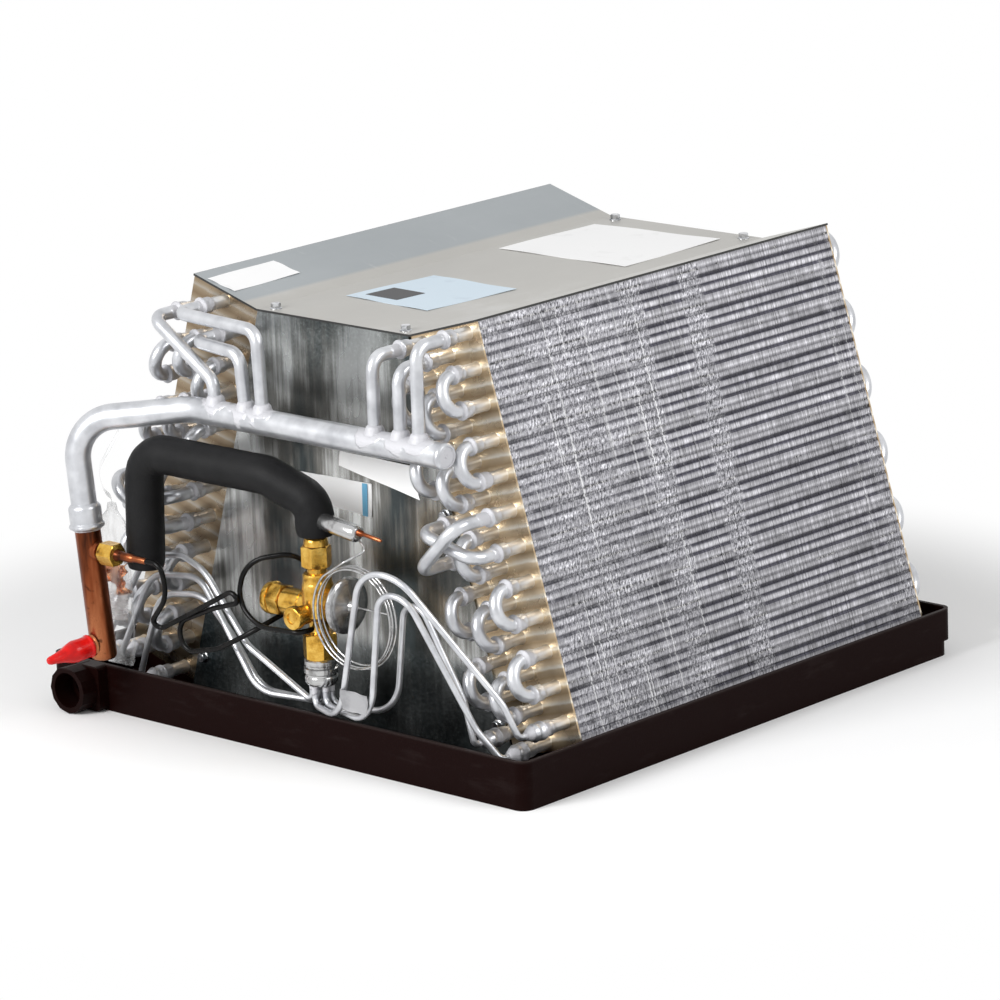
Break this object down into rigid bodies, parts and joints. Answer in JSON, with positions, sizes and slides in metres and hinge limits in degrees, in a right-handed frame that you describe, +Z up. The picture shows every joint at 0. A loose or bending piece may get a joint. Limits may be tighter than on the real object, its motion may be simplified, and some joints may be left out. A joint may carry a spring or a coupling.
{
  "type": "a-coil evaporator",
  "caption": "Uncased A-shaped cooling coil: two leaning fin-and-tube slabs in a drain pan under a folded cover, with suction header, expansion valve and feeder tubes at the front.",
  "frame": {"origin": "middle of the overall box, at the underside of the drain pan", "axes": "+Z up; -Y towards the piping side; +X to the right seen from the piping side"},
  "size_m": [0.472, 0.5508, 0.3206],
  "materials": {
    "pan": "moulded, fine grain",
    "fins": "thin corrugated fins",
    "tube_sheet": "bright galvanised sheet",
    "tube": "satin drawn tube, paler where brazed",
    "cover": "satin",
    "panel": "galvanised sheet",
    "screw": "zinc plated",
    "copper": "drawn copper tube",
    "brass": "machined",
    "foam": "closed-cell foam",
    "red_cap": "gloss",
    "bright_steel": "turned, plated",
    "coating": "gloss coating",
    "clear_bag": "thin clear film, crumpled"
  },
  "bodies": {
    "root": {"back_panel": "panel", "bag_tie": "clear_bag", "bulb_capillary": "bright_steel", "cover_screws": "screw", "distributor": "bright_steel", "drain_pan": "pan", "equaliser_nut": "brass", "equaliser_sleeve": "bright_steel", "equaliser_tube": "coating", "foam_sleeve": "foam", "front_panel": "panel", "front_plug": "brass", "header_cap": "tube", "inlet_nut": "brass", "joint_cones": "tube", "left_back_tube_sheet": "tube_sheet", "left_circuit_tubes": "tube", "left_fin_pack": "fins", "left_front_tube_sheet": "tube_sheet", "left_hairpin_bends": "tube", "left_inner_capillary": "tube", "left_inner_crossover": "tube", "left_inner_feeder": "tube", "left_middle_capillary": "tube", "left_middle_feeder": "tube", "left_outer_capillary": "tube", "left_outer_crossover": "tube", "left_outer_feeder": "tube", "left_return_bends": "tube", "liquid_line": "copper", "outlet_nut": "brass", "panel_screws": "screw", "parts_bag": "clear_bag", "port_cap": "red_cap", "power_head": "bright_steel", "right_back_tube_sheet": "tube_sheet", "right_circuit_tubes": "tube", "right_fin_pack": "fins", "right_front_tube_sheet": "tube_sheet", "right_hairpin_bends": "tube", "right_inner_capillary": "tube", "right_inner_crossover": "tube", "right_inner_feeder": "tube", "right_middle_capillary": "tube", "right_middle_feeder": "tube", "right_outer_capillary": "tube", "right_outer_crossover": "tube", "right_outer_feeder": "tube", "right_return_bends": "tube", "sensing_bulb": "bright_steel", "stem_cap": "brass", "stub_coupling": "tube", "suction_header": "tube", "suction_stub": "copper", "top_cover": "cover", "valve_body": "brass"}
  },
  "joints": []
}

**EXERCISE PROMPT**. Without changing a word, restate the whole listing.

**SOLUTION TO THE PROBLEM**.
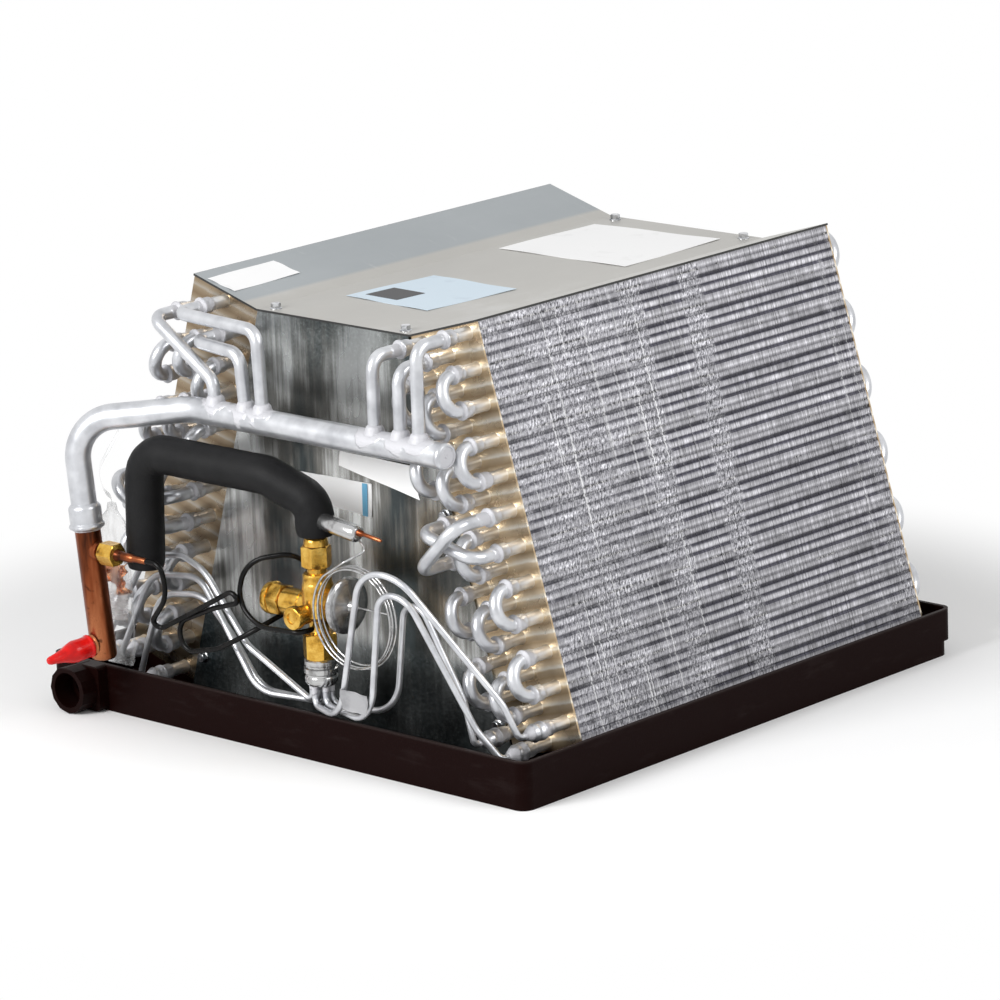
Break this object down into rigid bodies, parts and joints. Answer in JSON, with positions, sizes and slides in metres and hinge limits in degrees, in a right-handed frame that you describe, +Z up. The picture shows every joint at 0. A loose or bending piece may get a joint. Limits may be tighter than on the real object, its motion may be simplified, and some joints may be left out. A joint may carry a spring or a coupling.
{
  "type": "a-coil evaporator",
  "caption": "Uncased A-shaped cooling coil: two leaning fin-and-tube slabs in a drain pan under a folded cover, with suction header, expansion valve and feeder tubes at the front.",
  "frame": {"origin": "middle of the overall box, at the underside of the drain pan", "axes": "+Z up; -Y towards the piping side; +X to the right seen from the piping side"},
  "size_m": [0.472, 0.5508, 0.3206],
  "materials": {
    "pan": "moulded, fine grain",
    "fins": "thin corrugated fins",
    "tube_sheet": "bright galvanised sheet",
    "tube": "satin drawn tube, paler where brazed",
    "cover": "satin",
    "panel": "galvanised sheet",
    "screw": "zinc plated",
    "copper": "drawn copper tube",
    "brass": "machined",
    "foam": "closed-cell foam",
    "red_cap": "gloss",
    "bright_steel": "turned, plated",
    "coating": "gloss coating",
    "clear_bag": "thin clear film, crumpled"
  },
  "bodies": {
    "root": {"back_panel": "panel", "bag_tie": "clear_bag", "bulb_capillary": "bright_steel", "cover_screws": "screw", "distributor": "bright_steel", "drain_pan": "pan", "equaliser_nut": "brass", "equaliser_sleeve": "bright_steel", "equaliser_tube": "coating", "foam_sleeve": "foam", "front_panel": "panel", "front_plug": "brass", "header_cap": "tube", "inlet_nut": "brass", "joint_cones": "tube", "left_back_tube_sheet": "tube_sheet", "left_circuit_tubes": "tube", "left_fin_pack": "fins", "left_front_tube_sheet": "tube_sheet", "left_hairpin_bends": "tube", "left_inner_capillary": "tube", "left_inner_crossover": "tube", "left_inner_feeder": "tube", "left_middle_capillary": "tube", "left_middle_feeder": "tube", "left_outer_capillary": "tube", "left_outer_crossover": "tube", "left_outer_feeder": "tube", "left_return_bends": "tube", "liquid_line": "copper", "outlet_nut": "brass", "panel_screws": "screw", "parts_bag": "clear_bag", "port_cap": "red_cap", "power_head": "bright_steel", "right_back_tube_sheet": "tube_sheet", "right_circuit_tubes": "tube", "right_fin_pack": "fins", "right_front_tube_sheet": "tube_sheet", "right_hairpin_bends": "tube", "right_inner_capillary": "tube", "right_inner_crossover": "tube", "right_inner_feeder": "tube", "right_middle_capillary": "tube", "right_middle_feeder": "tube", "right_outer_capillary": "tube", "right_outer_crossover": "tube", "right_outer_feeder": "tube", "right_return_bends": "tube", "sensing_bulb": "bright_steel", "stem_cap": "brass", "stub_coupling": "tube", "suction_header": "tube", "suction_stub": "copper", "top_cover": "cover", "valve_body": "brass"}
  },
  "joints": []
}